WORK REQUIRED:
Give back, exactly as written, the lines from the beginning of the listing through the one that contains "-pin_half, pin_half, *HANDLE_PIVOT))".

MATERIAL:

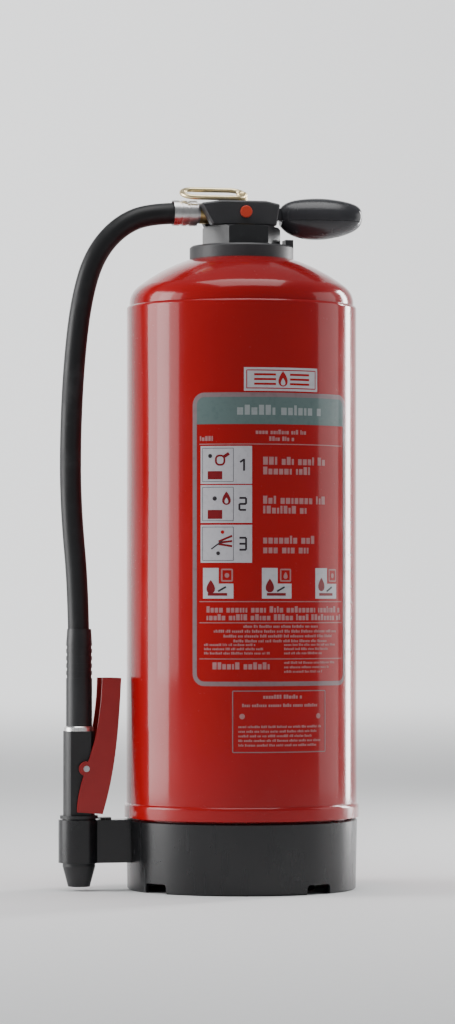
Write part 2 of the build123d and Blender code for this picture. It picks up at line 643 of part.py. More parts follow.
def head_housing():
    """Moulded housing over the core: leaning ends, sloping shoulders, and a fork for the handle."""
    half = HOUSING_W / 2
    shoulder = HOUSING_TOP - HOUSING_SLOPE
    outline = [
        (HOUSING_LEFT, shoulder),
        (HOUSING_LEFT + SLOPE_LEFT, HOUSING_TOP),
        (HOUSING_RIGHT - SLOPE_RIGHT, HOUSING_TOP),
        (HOUSING_RIGHT, shoulder),
        (HOUSING_RIGHT - HOUSING_LEAN_RIGHT, HOUSING_BOTTOM),
        (HOUSING_LEFT + HOUSING_LEAN_LEFT, HOUSING_BOTTOM),
    ]
    housing = extrude(section(*Polyline(*outline, close=True).edges()), half, both=True)
    housing = fillet(housing.edges().filter_by(Axis.Y), HOUSING_CORNER)
    housing = chamfer(housing.faces().sort_by(Axis.Y)[0].edges(), HOUSING_EDGE)
    housing = chamfer(housing.faces().sort_by(Axis.Y)[-1].edges(), HOUSING_EDGE)
    roof = CORE_TOP + CLEAR
    housing -= rod(CORE_R + CLEAR, HOUSING_BOTTOM - 1, roof)
    housing -= rod_x(OUTLET_R + CLEAR, HOUSING_LEFT - 5, 0, OUTLET_Z)
    housing -= block(HOUSING_LEFT - 5, 0, OUTLET_R + CLEAR, HOUSING_BOTTOM - 1, OUTLET_Z)
    housing -= block(0, HOUSING_RIGHT + 5, SLOT_HALF, HOUSING_BOTTOM - 1, roof)
    fork_x = HANDLE_PIVOT_X - HUB_R / 3
    housing -= block(fork_x, HOUSING_RIGHT + 5, SLOT_HALF, HOUSING_BOTTOM - 1, HOUSING_TOP + 1)
    pin_half = half - HINGE_PIN_SUNK
    housing -= rod_y(HINGE_PIN_R + SEAT, -pin_half - SEAT, pin_half + SEAT, *HANDLE_PIVOT)
    housing -= rod(SAFETY_R + SLIDE, CORE_TOP, HOUSING_TOP + 1, SAFETY_X)
    housing -= rod_y(RELIEF_R + SLIDE, -half - 1, RELIEF_BACK + RELIEF_TRAVEL + CLEAR, 0, RELIEF_Z)
    housing -= rod_y(RELIEF_POCKET_R, -half - 1, 0, 0, RELIEF_Z)
    keep("head_housing", one(housing))
    keep("hinge_pin", rod_y(HINGE_PIN_R, -pin_half, pin_half, *HANDLE_PIVOT))


def relief_valve():
    """Push button that lets the pressure off, with its stem and spring."""
    button = rod_y(RELIEF_R, -HOUSING_W / 2 - RELIEF_PROUD, RELIEF_BACK, 0, RELIEF_Z)
    button = fillet(button.edges().filter_by(GeomType.CIRCLE).sort_by(Axis.Y)[0], RELIEF_PROUD / 2)
    button += rod_y(RELIEF_STEM_R, RELIEF_BACK, RELIEF_BORE_END - RELIEF_TRAVEL - CLEAR, 0, RELIEF_Z)
    keep("relief_button", one(button))
    spring = coil(RELIEF_SPRING_R, RELIEF_WIRE_R, 0, -CORE_R + RELIEF_POCKET - RELIEF_BACK - 2 * SEAT, 3)
    keep("relief_spring", Pos(0, RELIEF_BACK + SEAT, RELIEF_Z) * Rot(-90, 0, 0) * spring)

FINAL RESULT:
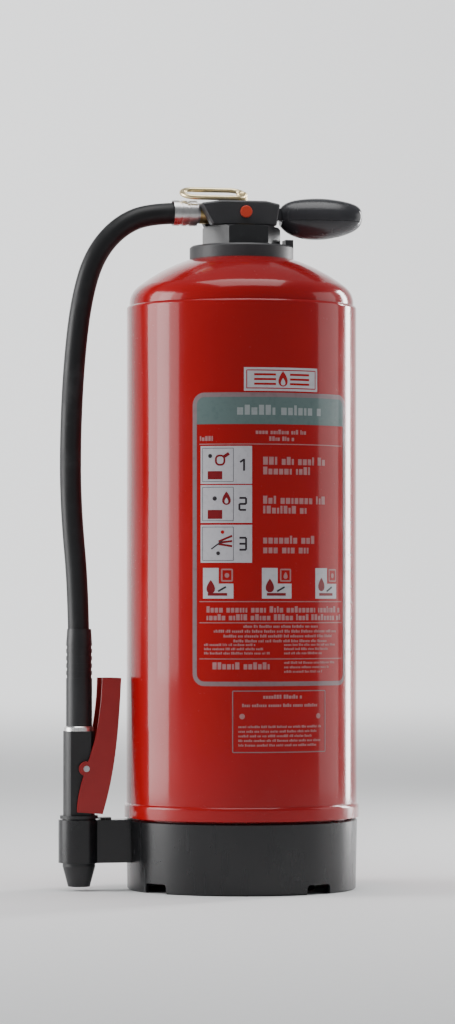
Write part 2 of the build123d and Blender code for this picture. It picks up at line 643 of part.py. More parts follow.
def head_housing():
    """Moulded housing over the core: leaning ends, sloping shoulders, and a fork for the handle."""
    half = HOUSING_W / 2
    shoulder = HOUSING_TOP - HOUSING_SLOPE
    outline = [
        (HOUSING_LEFT, shoulder),
        (HOUSING_LEFT + SLOPE_LEFT, HOUSING_TOP),
        (HOUSING_RIGHT - SLOPE_RIGHT, HOUSING_TOP),
        (HOUSING_RIGHT, shoulder),
        (HOUSING_RIGHT - HOUSING_LEAN_RIGHT, HOUSING_BOTTOM),
        (HOUSING_LEFT + HOUSING_LEAN_LEFT, HOUSING_BOTTOM),
    ]
    housing = extrude(section(*Polyline(*outline, close=True).edges()), half, both=True)
    housing = fillet(housing.edges().filter_by(Axis.Y), HOUSING_CORNER)
    housing = chamfer(housing.faces().sort_by(Axis.Y)[0].edges(), HOUSING_EDGE)
    housing = chamfer(housing.faces().sort_by(Axis.Y)[-1].edges(), HOUSING_EDGE)
    roof = CORE_TOP + CLEAR
    housing -= rod(CORE_R + CLEAR, HOUSING_BOTTOM - 1, roof)
    housing -= rod_x(OUTLET_R + CLEAR, HOUSING_LEFT - 5, 0, OUTLET_Z)
    housing -= block(HOUSING_LEFT - 5, 0, OUTLET_R + CLEAR, HOUSING_BOTTOM - 1, OUTLET_Z)
    housing -= block(0, HOUSING_RIGHT + 5, SLOT_HALF, HOUSING_BOTTOM - 1, roof)
    fork_x = HANDLE_PIVOT_X - HUB_R / 3
    housing -= block(fork_x, HOUSING_RIGHT + 5, SLOT_HALF, HOUSING_BOTTOM - 1, HOUSING_TOP + 1)
    pin_half = half - HINGE_PIN_SUNK
    housing -= rod_y(HINGE_PIN_R + SEAT, -pin_half - SEAT, pin_half + SEAT, *HANDLE_PIVOT)
    housing -= rod(SAFETY_R + SLIDE, CORE_TOP, HOUSING_TOP + 1, SAFETY_X)
    housing -= rod_y(RELIEF_R + SLIDE, -half - 1, RELIEF_BACK + RELIEF_TRAVEL + CLEAR, 0, RELIEF_Z)
    housing -= rod_y(RELIEF_POCKET_R, -half - 1, 0, 0, RELIEF_Z)
    keep("head_housing", one(housing))
    keep("hinge_pin", rod_y(HINGE_PIN_R, -pin_half, pin_half, *HANDLE_PIVOT))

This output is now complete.